**SET TASK**
In the listing below, find the line containing "color([0.70, 0.46, 0.26])" and the line containing "if obj.type not". Repeat exactly those two lines and every line between them, nothing more.

**Rows from a 3D modeling dataset**
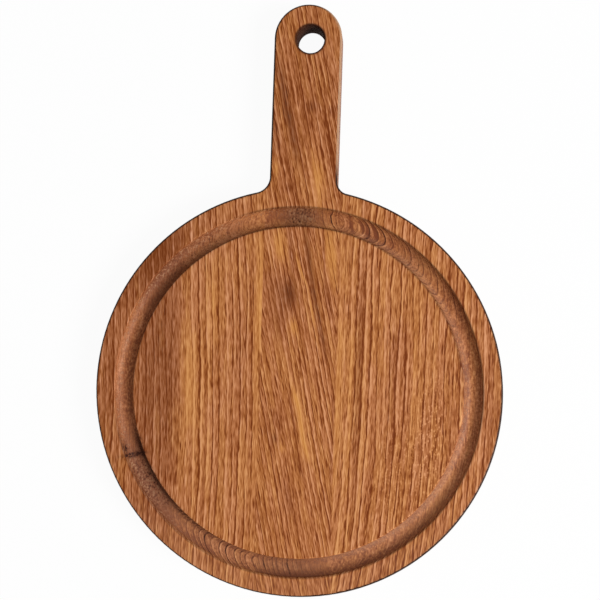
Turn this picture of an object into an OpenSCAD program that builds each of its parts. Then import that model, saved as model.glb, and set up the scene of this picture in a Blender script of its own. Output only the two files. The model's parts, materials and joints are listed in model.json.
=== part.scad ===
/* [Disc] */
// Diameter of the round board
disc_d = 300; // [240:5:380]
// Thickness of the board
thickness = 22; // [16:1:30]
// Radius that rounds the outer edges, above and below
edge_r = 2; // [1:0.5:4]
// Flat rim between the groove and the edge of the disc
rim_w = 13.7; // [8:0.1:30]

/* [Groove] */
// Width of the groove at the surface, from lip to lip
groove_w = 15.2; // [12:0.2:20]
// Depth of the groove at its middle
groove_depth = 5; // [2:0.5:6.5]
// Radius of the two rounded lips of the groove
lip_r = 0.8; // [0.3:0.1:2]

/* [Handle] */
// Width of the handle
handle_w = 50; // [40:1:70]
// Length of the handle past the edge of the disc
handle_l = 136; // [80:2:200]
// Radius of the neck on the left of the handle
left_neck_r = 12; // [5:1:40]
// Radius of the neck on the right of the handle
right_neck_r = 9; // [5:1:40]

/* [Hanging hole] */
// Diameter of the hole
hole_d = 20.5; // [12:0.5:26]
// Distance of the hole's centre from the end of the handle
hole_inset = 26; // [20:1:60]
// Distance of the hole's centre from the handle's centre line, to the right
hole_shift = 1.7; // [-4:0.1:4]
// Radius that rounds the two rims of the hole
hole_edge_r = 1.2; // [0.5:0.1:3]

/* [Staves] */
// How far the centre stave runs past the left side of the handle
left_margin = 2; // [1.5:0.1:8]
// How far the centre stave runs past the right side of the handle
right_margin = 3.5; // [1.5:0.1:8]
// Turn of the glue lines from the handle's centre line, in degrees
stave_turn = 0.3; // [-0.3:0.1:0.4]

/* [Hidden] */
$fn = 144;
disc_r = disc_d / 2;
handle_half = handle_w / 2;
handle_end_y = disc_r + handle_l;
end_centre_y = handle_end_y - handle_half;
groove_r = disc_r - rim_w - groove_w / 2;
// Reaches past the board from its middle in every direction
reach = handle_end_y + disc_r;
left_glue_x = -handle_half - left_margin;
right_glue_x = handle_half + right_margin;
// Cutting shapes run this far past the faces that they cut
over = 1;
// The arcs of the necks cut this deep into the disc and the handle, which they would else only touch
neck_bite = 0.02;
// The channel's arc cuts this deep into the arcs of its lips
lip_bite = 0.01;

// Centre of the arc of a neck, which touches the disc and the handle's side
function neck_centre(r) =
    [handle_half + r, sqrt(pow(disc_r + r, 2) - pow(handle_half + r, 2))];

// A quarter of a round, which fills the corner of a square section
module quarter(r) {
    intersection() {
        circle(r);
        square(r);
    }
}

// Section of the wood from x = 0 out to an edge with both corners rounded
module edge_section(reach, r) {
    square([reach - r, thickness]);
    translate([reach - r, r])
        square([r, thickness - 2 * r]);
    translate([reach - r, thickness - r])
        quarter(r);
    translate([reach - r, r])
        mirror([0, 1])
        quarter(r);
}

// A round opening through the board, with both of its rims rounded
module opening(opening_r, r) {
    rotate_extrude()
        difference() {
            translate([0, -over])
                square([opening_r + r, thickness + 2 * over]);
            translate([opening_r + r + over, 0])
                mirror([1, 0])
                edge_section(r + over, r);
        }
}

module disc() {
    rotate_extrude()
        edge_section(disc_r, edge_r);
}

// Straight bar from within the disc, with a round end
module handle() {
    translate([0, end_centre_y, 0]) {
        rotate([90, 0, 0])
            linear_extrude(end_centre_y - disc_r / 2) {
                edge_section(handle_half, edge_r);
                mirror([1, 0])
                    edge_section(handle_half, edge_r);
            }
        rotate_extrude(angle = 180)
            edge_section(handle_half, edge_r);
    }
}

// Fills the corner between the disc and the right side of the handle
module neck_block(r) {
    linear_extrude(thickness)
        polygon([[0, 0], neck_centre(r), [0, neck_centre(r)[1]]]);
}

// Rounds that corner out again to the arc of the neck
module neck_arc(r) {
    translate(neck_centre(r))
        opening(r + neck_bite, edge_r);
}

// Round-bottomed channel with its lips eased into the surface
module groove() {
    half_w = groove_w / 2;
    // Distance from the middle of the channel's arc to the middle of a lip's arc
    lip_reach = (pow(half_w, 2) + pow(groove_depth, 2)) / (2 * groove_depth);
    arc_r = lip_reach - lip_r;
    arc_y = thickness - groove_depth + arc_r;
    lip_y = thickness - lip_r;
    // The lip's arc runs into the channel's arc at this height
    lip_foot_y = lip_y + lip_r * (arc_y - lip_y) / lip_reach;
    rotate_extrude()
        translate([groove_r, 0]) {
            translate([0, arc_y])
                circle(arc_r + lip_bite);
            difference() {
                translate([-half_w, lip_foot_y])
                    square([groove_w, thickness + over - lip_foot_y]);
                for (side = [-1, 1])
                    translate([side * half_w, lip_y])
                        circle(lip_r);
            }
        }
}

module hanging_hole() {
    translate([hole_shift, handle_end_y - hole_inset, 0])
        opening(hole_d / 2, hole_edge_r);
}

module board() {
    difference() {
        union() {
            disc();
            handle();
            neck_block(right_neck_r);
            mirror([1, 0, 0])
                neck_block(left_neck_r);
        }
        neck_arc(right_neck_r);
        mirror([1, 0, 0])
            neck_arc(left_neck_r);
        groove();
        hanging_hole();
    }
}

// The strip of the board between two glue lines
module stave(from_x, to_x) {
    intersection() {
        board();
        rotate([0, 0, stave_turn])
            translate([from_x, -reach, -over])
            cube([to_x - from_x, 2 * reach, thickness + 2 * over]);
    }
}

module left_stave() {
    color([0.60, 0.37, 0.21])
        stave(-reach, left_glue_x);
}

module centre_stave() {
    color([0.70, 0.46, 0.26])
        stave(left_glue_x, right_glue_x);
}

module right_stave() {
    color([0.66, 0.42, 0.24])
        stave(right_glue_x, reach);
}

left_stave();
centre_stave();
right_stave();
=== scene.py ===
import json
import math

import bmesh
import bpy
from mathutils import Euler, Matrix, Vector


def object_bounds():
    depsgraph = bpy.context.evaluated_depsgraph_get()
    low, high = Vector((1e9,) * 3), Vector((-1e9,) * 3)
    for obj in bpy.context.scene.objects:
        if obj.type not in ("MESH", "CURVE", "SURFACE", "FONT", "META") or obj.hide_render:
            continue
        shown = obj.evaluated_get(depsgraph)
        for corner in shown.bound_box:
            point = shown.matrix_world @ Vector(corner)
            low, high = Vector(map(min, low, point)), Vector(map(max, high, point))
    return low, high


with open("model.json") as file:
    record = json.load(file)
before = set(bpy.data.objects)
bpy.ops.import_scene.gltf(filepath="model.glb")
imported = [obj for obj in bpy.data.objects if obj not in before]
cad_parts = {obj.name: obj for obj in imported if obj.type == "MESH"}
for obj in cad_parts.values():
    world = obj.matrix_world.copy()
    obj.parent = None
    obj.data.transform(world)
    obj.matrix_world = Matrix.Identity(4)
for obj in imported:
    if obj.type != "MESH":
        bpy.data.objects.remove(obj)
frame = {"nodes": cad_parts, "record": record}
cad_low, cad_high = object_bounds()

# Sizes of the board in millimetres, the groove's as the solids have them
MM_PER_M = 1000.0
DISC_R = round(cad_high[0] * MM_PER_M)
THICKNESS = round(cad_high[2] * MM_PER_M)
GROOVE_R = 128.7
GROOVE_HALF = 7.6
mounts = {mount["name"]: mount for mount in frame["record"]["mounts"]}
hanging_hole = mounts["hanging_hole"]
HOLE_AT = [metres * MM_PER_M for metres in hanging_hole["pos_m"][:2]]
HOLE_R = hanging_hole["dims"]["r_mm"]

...

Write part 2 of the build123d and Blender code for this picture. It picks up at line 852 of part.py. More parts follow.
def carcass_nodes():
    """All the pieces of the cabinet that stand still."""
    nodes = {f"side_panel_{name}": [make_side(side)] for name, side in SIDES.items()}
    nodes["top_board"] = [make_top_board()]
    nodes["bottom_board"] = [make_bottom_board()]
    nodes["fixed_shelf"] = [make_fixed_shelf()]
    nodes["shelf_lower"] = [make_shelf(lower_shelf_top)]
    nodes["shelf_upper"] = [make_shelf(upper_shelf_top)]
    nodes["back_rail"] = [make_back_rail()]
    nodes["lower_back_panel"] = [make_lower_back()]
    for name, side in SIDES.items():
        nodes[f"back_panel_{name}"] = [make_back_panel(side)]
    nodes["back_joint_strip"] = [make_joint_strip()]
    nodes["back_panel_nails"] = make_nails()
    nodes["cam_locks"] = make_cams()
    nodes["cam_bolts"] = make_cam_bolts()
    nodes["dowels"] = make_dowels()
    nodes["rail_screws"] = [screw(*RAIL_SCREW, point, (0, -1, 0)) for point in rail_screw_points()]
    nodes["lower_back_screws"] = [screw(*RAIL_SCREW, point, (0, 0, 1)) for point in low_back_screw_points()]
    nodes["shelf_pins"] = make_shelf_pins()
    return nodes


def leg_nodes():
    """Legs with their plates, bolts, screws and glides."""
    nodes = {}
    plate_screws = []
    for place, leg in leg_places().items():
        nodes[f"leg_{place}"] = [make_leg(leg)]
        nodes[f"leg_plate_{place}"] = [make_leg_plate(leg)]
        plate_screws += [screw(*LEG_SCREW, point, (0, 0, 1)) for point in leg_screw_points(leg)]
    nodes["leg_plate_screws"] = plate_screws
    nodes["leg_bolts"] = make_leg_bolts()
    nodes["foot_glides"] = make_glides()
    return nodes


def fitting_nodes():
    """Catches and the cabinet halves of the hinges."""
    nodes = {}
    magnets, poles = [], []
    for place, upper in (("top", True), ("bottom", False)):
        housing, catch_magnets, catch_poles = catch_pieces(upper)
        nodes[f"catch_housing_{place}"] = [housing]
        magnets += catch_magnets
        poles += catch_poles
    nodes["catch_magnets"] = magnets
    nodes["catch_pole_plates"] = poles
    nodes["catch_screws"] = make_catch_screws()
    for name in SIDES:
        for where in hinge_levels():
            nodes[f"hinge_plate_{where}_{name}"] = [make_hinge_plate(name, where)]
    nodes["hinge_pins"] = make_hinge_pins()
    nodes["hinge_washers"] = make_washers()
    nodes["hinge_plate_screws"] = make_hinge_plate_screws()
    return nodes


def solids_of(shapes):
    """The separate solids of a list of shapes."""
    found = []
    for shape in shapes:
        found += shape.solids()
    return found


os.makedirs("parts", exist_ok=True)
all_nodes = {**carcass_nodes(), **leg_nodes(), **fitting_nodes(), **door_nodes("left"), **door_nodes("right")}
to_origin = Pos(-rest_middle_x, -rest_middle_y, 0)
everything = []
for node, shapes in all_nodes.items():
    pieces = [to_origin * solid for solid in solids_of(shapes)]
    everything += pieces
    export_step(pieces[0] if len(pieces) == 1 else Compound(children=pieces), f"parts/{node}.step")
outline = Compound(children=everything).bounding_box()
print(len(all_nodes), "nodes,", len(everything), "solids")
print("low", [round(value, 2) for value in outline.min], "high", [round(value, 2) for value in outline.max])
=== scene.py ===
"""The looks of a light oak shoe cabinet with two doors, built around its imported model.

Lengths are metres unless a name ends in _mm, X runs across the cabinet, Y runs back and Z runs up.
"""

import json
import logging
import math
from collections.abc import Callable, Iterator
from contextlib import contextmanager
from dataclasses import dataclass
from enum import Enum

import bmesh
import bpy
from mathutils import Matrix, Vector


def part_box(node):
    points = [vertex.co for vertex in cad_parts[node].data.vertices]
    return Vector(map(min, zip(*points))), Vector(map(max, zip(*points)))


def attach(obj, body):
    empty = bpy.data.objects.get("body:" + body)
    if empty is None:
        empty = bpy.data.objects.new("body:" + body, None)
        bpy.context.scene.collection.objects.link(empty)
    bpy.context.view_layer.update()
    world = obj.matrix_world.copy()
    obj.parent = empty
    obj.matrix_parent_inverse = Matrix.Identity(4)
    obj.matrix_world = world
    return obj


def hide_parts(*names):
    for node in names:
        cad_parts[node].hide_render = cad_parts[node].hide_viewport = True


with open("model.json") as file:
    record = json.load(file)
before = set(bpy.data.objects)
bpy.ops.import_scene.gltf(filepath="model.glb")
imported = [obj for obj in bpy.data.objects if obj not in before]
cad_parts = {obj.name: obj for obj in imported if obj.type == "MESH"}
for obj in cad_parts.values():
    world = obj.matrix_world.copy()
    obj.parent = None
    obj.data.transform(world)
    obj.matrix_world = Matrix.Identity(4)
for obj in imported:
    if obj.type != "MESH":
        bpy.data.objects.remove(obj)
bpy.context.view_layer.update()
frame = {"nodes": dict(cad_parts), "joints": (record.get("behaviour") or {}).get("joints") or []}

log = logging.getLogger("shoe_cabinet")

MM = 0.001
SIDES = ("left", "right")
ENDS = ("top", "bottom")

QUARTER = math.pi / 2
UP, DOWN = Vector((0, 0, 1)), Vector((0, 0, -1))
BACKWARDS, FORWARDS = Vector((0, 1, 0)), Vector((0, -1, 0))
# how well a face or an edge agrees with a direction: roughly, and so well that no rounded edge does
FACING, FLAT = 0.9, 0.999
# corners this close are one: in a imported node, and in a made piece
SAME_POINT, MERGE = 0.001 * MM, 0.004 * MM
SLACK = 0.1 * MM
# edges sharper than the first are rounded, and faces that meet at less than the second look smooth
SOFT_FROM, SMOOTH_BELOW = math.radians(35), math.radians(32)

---

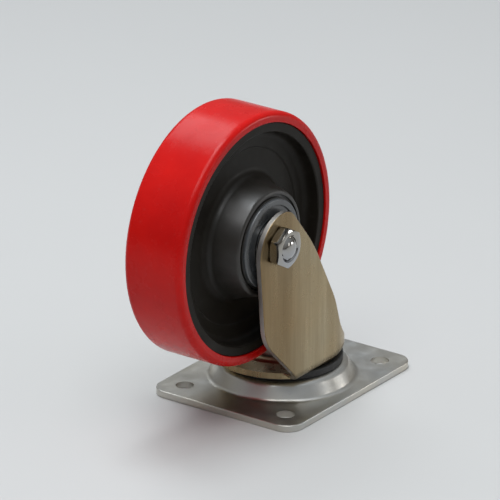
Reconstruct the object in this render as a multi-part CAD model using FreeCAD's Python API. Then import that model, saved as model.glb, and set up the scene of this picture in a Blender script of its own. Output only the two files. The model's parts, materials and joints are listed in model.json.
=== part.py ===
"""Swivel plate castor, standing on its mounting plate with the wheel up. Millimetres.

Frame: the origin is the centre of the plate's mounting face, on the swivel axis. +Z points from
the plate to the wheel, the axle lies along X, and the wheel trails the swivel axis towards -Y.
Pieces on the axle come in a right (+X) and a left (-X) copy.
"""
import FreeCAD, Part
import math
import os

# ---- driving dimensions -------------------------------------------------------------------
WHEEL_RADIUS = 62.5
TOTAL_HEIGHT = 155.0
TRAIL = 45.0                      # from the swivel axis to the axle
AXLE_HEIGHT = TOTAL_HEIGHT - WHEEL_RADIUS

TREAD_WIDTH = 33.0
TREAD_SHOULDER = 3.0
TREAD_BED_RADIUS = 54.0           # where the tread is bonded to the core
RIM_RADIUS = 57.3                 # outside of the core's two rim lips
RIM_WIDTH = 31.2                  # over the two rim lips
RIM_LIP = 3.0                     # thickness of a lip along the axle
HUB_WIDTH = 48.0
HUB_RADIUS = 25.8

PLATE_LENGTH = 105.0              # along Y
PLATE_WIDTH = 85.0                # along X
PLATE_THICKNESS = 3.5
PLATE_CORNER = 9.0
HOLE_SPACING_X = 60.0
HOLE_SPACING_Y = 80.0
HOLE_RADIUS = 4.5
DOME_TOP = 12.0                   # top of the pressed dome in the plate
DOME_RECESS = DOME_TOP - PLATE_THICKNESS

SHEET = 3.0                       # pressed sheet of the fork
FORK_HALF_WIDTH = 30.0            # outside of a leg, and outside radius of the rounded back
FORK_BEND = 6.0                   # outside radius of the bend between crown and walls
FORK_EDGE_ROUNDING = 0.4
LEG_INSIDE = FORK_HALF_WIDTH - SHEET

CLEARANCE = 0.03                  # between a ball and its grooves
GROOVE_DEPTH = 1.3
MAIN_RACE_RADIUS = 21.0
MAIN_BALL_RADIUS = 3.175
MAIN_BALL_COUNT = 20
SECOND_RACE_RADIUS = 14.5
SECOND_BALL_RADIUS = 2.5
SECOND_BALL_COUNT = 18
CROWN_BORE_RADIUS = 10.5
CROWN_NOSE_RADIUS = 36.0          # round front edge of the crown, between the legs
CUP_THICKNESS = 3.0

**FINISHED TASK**
    color([0.70, 0.46, 0.26])
        stave(left_glue_x, right_glue_x);
}

module right_stave() {
    color([0.66, 0.42, 0.24])
        stave(right_glue_x, reach);
}

left_stave();
centre_stave();
right_stave();
=== scene.py ===
import json
import math

import bmesh
import bpy
from mathutils import Euler, Matrix, Vector


def object_bounds():
    depsgraph = bpy.context.evaluated_depsgraph_get()
    low, high = Vector((1e9,) * 3), Vector((-1e9,) * 3)
    for obj in bpy.context.scene.objects:
        if obj.type not in ("MESH", "CURVE", "SURFACE", "FONT", "META") or obj.hide_render:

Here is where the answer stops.